Creed (2015)


Title: Creed
Starring: Michael B. Jordan, Sylvester Stalone
Genre: Realistic Fiction, Drama
Rating: ★★★★☆ || 4.5

I’ve never watched the Rocky films and I hate most sports films, so if I cried while watching this on a 15 hour plane ride I want y’all to know this was absolutely not the fault of my own damn sentimentality. No, this was just a good film, period.

Creed follows Apollo Creed’s illegitimate son, Adonis, who despite being raised by Creed’s wife Mary Anne with the wealth and resources and education to escape the life of a fighter, dreams about going professional. He quits his day job to pursue the goal, but quickly realises that his father’s old friends are more interested in protecting him from the pursuit that ultimately killed Apollo. Adonis, going by Donny Johnson (his mother’s maiden name), moves to Philadelphia to seek his father’s old friend and rival, Rocky Balboa. Though Rocky is initially wary and reluctant, Adonis’ confidence and determination sway him, and he soon finds himself up against “Pretty” Ricky Conlan, a British fighter who is looking for one last hurrah before going away to jail for the last of his prime fighting years.

One of the film’s major themes is that of legacy and this applies in more ways than one. Adonis is, of course, initially incredibly reluctant to take on his father’s legacy––he wants to become known on his own terms, not his father’s, and I see a lot of this in the film itself. Donny takes on a name that reads much differently from his father’s––even his first name connects him to the Greek divinity his fathers name hearkens to––while Creed, though a Rocky sequel, does not use Rocky’s name. And though ultimately the film hearkens back to many of the originals, including the presence and role of Rocky himself, this is a new film for a new age. It’s a sports film in that it hits all of the points you expect out of a sports film, but those plot points never feel like they were present for presence’s sake––everything in this film feels earned.

There’s no single training montage that’s meant to make us believe that he’s ready to take on the reigning world champion, but we regularly see him training. There’s no obvious villain a la Rocky IV (see, I do my research) –– while Ricky Conlan can come across as a douche, his rationale for wanting to take on Adonis are perfectly understandable––he’s going away for the rest of his fighting days, and he needs to leave his children something to live on. And the relationship between Bianca and Adonis feels like it’s truly earned––their relationship isn’t a given simply because she’s the only and most conventionally pretty girl in the script (though I mean, there is that), and the problems in their relationship are not drama for drama’s sake––they are different people with different priorities and goals, and it shows. And they work for this relationship, and there’s this particular scene where they’re in her room and he’s helping her with her hair and it’s the tenderest moment.

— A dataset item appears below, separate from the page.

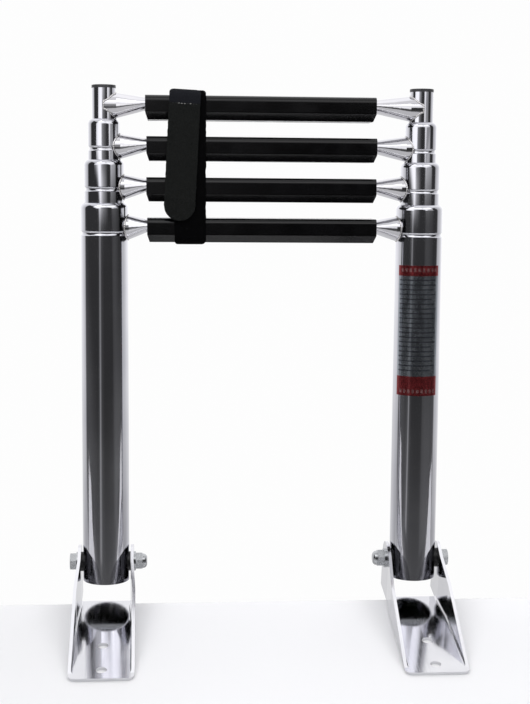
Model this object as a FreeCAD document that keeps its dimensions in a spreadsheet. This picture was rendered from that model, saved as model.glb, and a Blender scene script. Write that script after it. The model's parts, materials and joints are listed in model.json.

My one criticism of Bianca’s character, though, is that while she starts off as this individual person with her own individual goals and her own struggle (she’s a musician who has progressive hearing loss; its her blasting of the music that leads them to meet to begin with), towards the end she is quickly consumed into this legacy of Apollo and Adonis Creed. She begins to serve primarily as Donny’s cheerleader and counselor, convincing him to finally take on his father’s name so that he can fight Ricky Conlan. Part of me understands, plot-wise, that this was probably a necessary thing, since it’s ultimately a story about Adonis and not Bianca, but the other part of me is also painfully aware that this has been a trope time and time again for women to be repeatedly roped into other people’s narratives to serve as cheerleaders for men. And on my imaginary third hand, it’s also so rare to see so strong and supportive a relationship between two Black characters in so large a film, particularly in a film that is part of so iconic a film franchise.

Overall, this film felt like really fresh take on a really old franchise, and I would definitely recommend it to anyone and everyone, including people like myself who haven’t watched a Rocky film before.